Go over the entries below line by line, copying each one that contains the word "object".

>> Start Dataset records

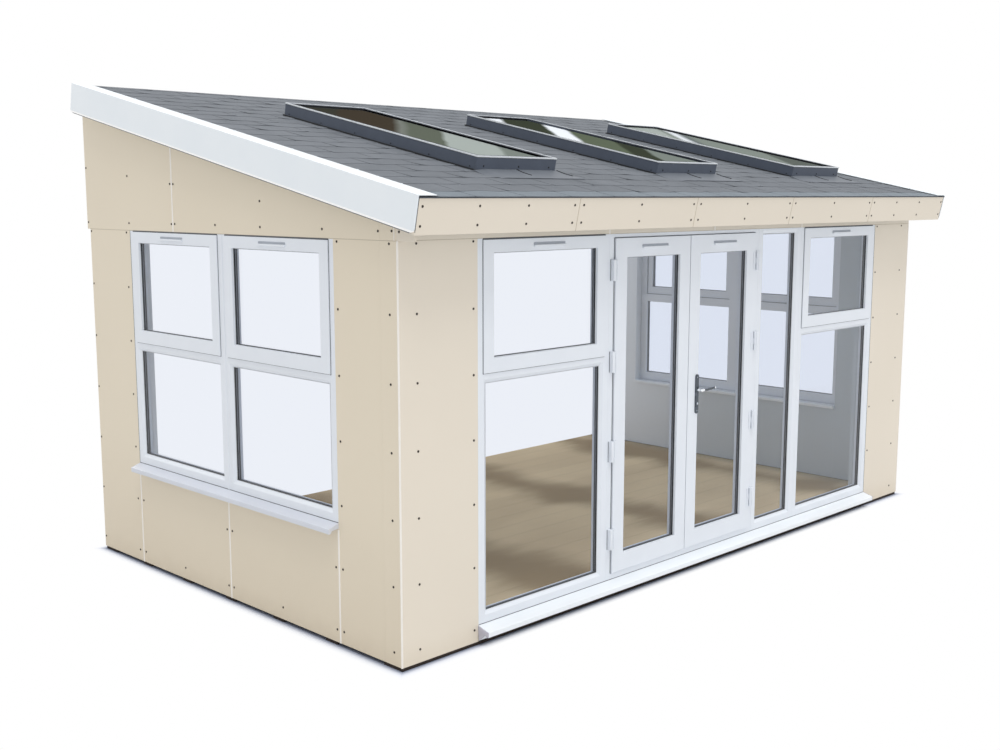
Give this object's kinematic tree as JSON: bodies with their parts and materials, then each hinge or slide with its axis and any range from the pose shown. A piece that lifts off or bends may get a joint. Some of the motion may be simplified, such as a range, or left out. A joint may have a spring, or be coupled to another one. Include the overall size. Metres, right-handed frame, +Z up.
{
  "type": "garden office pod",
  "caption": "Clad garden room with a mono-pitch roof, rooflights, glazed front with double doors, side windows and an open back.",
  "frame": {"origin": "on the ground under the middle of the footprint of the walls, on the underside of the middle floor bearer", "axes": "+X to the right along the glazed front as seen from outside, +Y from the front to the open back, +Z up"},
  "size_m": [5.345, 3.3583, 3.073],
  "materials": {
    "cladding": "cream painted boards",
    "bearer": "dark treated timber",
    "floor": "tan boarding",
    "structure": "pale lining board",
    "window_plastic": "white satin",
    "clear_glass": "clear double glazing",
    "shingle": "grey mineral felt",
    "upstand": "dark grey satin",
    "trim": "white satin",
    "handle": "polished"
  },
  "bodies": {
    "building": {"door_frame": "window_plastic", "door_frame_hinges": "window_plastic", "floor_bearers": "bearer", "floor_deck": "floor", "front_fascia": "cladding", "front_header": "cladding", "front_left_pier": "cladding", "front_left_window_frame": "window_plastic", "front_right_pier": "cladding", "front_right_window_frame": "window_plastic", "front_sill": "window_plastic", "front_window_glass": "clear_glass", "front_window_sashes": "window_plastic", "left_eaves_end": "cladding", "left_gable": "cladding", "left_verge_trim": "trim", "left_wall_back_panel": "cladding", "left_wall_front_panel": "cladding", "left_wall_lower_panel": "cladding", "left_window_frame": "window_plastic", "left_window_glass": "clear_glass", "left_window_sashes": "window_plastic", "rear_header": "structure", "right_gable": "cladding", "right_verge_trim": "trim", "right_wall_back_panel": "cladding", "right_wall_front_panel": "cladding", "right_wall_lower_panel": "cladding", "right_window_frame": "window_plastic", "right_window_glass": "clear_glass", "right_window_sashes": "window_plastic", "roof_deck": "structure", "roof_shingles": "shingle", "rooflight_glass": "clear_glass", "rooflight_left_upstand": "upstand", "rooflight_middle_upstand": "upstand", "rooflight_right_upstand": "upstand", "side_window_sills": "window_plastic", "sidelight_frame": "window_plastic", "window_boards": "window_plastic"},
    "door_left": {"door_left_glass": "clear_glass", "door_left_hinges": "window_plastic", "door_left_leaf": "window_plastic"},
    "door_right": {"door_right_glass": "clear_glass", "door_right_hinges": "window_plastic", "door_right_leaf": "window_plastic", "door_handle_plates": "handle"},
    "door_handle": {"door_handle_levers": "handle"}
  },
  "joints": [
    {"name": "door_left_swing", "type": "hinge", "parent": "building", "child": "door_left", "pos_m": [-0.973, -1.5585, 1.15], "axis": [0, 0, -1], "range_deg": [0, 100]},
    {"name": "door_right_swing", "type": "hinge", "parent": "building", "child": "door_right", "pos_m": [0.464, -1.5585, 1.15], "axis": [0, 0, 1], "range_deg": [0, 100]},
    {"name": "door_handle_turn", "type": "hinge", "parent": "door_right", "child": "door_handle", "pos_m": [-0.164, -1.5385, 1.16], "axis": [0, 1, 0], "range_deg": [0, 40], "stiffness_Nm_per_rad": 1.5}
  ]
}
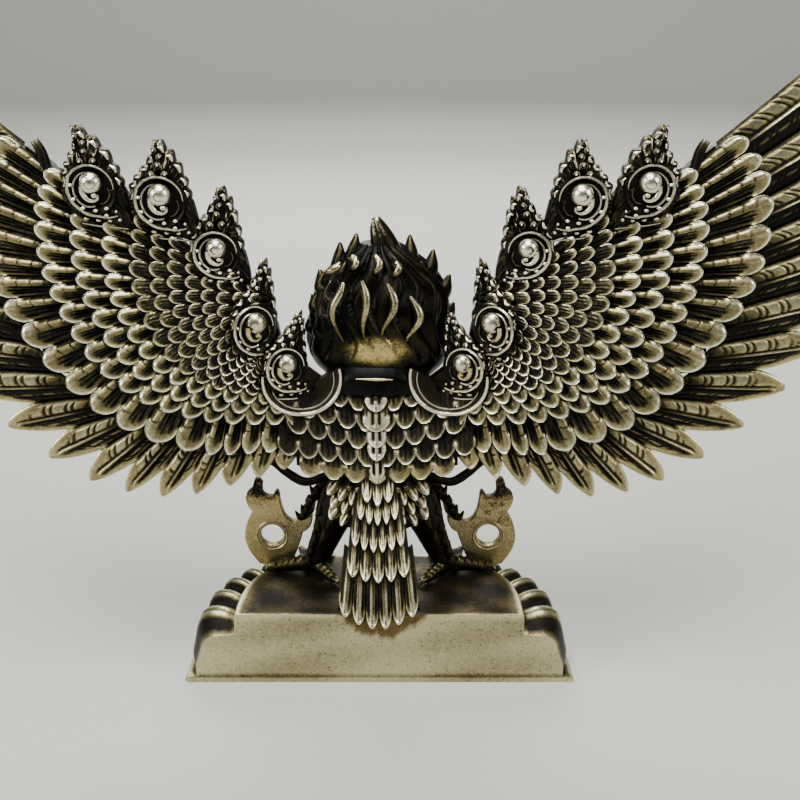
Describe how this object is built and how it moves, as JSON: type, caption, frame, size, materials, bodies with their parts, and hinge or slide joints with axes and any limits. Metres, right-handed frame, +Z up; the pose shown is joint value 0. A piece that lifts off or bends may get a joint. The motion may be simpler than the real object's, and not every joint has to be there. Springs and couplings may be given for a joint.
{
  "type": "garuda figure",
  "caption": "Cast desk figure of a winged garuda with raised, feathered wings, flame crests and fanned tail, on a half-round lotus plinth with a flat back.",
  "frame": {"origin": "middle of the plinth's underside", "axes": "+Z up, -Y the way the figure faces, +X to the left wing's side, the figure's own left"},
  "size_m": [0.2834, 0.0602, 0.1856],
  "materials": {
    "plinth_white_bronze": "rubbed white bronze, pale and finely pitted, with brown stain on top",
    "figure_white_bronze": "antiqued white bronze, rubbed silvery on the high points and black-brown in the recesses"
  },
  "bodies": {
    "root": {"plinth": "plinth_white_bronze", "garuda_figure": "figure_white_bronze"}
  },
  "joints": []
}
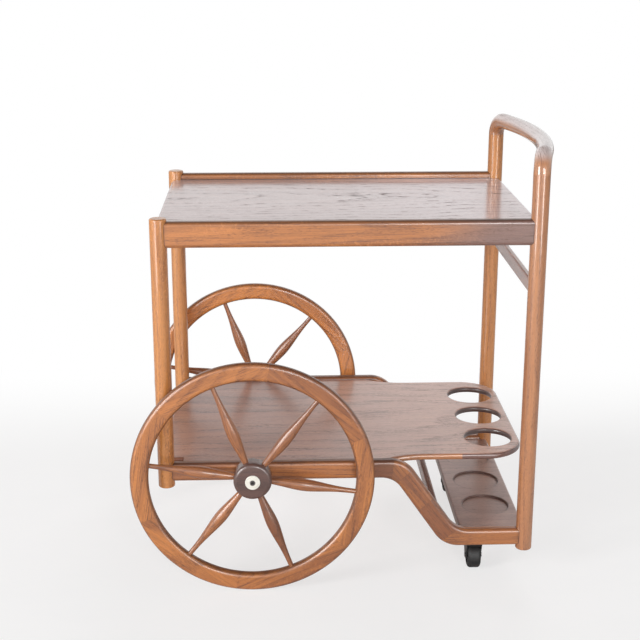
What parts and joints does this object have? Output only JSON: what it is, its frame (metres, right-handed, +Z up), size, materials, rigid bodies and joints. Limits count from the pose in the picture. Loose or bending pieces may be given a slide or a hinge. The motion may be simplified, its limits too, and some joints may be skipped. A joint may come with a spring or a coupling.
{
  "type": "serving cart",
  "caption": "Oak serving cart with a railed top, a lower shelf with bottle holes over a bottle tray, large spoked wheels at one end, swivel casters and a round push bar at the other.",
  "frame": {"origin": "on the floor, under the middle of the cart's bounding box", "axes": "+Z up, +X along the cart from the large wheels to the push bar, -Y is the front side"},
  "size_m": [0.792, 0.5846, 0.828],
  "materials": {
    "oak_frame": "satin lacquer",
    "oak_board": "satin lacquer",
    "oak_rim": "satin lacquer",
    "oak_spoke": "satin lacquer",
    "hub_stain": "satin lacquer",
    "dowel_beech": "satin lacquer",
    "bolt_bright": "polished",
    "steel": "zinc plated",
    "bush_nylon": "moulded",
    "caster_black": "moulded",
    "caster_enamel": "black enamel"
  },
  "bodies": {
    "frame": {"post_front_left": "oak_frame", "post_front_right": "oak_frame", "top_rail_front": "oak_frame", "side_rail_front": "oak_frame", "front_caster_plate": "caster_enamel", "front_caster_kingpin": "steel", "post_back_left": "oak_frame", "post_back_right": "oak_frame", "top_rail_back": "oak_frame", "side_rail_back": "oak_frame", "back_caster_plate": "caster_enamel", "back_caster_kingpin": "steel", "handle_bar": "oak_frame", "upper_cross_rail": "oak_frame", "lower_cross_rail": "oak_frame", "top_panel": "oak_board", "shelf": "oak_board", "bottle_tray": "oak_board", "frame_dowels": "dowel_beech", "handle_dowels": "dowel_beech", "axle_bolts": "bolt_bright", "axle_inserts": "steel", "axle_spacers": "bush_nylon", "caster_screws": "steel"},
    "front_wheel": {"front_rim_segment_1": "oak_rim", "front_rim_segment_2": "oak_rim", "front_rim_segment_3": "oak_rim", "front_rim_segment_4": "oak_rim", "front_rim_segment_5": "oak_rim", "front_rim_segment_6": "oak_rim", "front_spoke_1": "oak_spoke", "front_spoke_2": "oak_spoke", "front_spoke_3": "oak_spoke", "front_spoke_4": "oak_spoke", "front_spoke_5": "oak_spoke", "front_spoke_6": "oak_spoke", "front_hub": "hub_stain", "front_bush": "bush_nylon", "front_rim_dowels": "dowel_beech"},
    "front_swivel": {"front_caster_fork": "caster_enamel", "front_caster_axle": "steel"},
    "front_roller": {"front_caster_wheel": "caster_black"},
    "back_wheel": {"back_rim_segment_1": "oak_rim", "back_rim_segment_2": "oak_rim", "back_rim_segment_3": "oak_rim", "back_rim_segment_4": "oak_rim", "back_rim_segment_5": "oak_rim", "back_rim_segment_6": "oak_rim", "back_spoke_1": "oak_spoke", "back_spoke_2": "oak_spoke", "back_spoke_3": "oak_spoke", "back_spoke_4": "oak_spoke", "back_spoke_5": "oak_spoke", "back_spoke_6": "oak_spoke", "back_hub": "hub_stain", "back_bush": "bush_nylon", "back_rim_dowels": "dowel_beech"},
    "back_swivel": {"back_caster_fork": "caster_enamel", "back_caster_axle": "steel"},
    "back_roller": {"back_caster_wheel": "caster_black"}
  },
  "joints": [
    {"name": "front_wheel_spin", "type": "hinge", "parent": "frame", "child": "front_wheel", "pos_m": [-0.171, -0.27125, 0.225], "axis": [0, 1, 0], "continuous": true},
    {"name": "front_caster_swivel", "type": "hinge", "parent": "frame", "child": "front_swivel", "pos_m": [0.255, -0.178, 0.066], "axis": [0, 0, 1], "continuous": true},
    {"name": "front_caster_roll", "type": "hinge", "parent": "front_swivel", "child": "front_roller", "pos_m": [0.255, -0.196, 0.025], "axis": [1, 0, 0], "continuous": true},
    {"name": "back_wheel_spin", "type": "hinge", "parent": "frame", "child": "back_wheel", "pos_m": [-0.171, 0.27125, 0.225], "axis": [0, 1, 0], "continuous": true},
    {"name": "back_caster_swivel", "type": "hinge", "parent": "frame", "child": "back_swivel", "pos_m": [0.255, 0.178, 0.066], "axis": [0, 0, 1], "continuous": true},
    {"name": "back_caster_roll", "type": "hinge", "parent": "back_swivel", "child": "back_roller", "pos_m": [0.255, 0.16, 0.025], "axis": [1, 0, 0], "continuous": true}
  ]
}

>> End Dataset records

Complete response:
Give this object's kinematic tree as JSON: bodies with their parts and materials, then each hinge or slide with its axis and any range from the pose shown. A piece that lifts off or bends may get a joint. Some of the motion may be simplified, such as a range, or left out. A joint may have a spring, or be coupled to another one. Include the overall size. Metres, right-handed frame, +Z up.
Describe how this object is built and how it moves, as JSON: type, caption, frame, size, materials, bodies with their parts, and hinge or slide joints with axes and any limits. Metres, right-handed frame, +Z up; the pose shown is joint value 0. A piece that lifts off or bends may get a joint. The motion may be simpler than the real object's, and not every joint has to be there. Springs and couplings may be given for a joint.
What parts and joints does this object have? Output only JSON: what it is, its frame (metres, right-handed, +Z up), size, materials, rigid bodies and joints. Limits count from the pose in the picture. Loose or bending pieces may be given a slide or a hinge. The motion may be simplified, its limits too, and some joints may be skipped. A joint may come with a spring or a coupling.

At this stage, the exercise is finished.